= What is asked =
Return verbatim the inclusive range of lines running from the line that contains "obj.matrix_parent_inverse = Matrix.Identity(4)" to the line that contains "return low, high". Omit every other line.

-------- Collected data

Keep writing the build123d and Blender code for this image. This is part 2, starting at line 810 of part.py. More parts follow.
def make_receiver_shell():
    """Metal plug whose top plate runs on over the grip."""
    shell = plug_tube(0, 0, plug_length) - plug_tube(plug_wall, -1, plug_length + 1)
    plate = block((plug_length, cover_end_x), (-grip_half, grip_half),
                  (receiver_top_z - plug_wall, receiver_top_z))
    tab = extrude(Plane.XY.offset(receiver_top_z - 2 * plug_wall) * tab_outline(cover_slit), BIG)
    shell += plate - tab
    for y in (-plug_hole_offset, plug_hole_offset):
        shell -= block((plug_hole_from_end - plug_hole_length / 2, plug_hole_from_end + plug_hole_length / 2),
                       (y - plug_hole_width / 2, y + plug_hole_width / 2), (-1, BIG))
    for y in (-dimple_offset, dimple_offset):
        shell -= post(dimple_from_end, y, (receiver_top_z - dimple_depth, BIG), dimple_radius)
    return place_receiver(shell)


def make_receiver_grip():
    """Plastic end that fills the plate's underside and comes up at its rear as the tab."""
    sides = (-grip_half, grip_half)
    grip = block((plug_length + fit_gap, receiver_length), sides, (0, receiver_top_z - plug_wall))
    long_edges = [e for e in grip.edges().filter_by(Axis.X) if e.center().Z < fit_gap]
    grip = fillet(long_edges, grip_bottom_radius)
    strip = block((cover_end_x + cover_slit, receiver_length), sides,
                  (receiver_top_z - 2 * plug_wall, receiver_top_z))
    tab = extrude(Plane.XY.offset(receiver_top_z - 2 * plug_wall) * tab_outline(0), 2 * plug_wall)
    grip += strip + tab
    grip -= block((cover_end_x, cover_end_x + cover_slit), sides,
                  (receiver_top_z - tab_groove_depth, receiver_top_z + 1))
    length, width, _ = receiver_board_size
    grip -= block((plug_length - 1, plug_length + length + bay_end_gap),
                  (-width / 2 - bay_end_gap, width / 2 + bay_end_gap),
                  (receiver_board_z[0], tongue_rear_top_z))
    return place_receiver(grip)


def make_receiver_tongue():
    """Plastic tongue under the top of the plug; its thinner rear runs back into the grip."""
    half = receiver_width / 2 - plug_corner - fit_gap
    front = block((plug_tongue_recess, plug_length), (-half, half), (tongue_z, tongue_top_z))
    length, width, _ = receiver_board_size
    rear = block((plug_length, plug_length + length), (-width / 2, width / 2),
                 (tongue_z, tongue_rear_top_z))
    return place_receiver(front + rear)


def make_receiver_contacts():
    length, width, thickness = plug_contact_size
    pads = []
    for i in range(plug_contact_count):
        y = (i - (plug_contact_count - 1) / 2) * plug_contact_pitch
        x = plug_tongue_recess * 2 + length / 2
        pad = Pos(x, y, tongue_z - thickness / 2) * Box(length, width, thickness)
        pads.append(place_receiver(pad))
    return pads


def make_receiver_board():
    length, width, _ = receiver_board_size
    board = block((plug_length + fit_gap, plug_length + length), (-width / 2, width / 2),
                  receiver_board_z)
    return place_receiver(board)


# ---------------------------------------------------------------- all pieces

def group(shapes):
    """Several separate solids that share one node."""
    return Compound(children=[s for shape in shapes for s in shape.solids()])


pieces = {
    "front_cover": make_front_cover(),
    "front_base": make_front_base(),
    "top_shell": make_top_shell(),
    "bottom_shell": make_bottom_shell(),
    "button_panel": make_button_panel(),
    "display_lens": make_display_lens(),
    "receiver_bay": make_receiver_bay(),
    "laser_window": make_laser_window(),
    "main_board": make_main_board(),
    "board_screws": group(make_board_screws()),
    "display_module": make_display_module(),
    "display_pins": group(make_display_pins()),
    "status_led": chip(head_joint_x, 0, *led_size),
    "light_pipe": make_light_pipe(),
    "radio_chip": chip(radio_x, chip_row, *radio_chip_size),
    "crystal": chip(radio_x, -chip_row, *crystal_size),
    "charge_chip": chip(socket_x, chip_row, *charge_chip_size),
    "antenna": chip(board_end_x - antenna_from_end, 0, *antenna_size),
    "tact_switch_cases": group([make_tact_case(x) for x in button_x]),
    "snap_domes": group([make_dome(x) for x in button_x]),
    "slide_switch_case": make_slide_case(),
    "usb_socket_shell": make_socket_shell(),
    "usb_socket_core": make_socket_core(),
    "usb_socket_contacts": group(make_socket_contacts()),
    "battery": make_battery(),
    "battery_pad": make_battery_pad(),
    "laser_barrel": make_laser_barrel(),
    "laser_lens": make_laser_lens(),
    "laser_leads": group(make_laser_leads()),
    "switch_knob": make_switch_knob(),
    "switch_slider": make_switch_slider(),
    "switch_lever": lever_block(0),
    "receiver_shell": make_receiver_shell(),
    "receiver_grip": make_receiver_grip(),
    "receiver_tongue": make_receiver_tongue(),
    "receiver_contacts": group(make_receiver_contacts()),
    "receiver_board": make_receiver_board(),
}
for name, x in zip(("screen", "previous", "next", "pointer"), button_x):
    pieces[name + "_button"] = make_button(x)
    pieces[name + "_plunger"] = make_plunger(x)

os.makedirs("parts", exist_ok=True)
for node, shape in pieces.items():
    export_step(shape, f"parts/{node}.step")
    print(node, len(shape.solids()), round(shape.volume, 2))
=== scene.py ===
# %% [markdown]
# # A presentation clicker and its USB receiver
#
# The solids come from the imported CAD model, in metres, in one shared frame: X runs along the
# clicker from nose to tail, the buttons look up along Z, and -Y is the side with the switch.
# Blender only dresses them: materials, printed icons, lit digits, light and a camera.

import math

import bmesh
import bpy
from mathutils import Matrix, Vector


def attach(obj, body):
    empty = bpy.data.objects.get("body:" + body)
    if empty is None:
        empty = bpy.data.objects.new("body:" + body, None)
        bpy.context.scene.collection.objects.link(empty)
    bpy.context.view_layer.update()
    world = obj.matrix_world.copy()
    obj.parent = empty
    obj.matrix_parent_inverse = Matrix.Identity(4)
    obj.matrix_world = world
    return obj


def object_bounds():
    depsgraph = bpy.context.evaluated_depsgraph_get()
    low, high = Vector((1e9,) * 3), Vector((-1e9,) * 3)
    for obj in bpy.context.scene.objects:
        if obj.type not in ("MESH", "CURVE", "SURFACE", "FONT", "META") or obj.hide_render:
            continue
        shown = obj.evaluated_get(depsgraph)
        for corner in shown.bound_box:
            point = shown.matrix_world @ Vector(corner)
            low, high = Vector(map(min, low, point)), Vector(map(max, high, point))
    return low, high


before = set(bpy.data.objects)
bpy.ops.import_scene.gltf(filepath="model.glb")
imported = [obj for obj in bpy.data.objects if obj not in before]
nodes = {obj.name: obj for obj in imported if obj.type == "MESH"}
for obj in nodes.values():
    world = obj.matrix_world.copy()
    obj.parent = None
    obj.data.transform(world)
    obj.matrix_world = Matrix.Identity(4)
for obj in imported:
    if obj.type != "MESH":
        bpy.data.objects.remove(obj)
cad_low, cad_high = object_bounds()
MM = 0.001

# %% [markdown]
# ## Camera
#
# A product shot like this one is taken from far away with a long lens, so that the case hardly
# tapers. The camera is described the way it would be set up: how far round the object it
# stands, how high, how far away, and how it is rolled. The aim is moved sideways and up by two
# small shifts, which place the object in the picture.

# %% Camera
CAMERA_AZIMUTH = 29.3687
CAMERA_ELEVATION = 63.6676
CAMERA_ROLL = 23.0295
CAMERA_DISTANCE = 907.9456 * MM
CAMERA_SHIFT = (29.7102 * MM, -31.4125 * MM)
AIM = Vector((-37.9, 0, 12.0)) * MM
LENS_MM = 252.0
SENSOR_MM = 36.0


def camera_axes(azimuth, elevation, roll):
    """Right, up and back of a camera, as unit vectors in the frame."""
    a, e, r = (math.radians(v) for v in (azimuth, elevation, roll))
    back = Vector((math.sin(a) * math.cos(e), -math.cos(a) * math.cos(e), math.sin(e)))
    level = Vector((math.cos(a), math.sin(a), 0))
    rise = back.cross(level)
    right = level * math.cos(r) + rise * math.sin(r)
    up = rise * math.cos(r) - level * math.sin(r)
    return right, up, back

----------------

= Result of this exercise =
    obj.matrix_parent_inverse = Matrix.Identity(4)
    obj.matrix_world = world
    return obj


def object_bounds():
    depsgraph = bpy.context.evaluated_depsgraph_get()
    low, high = Vector((1e9,) * 3), Vector((-1e9,) * 3)
    for obj in bpy.context.scene.objects:
        if obj.type not in ("MESH", "CURVE", "SURFACE", "FONT", "META") or obj.hide_render:
            continue
        shown = obj.evaluated_get(depsgraph)
        for corner in shown.bound_box:
            point = shown.matrix_world @ Vector(corner)
            low, high = Vector(map(min, low, point)), Vector(map(max, high, point))
    return low, high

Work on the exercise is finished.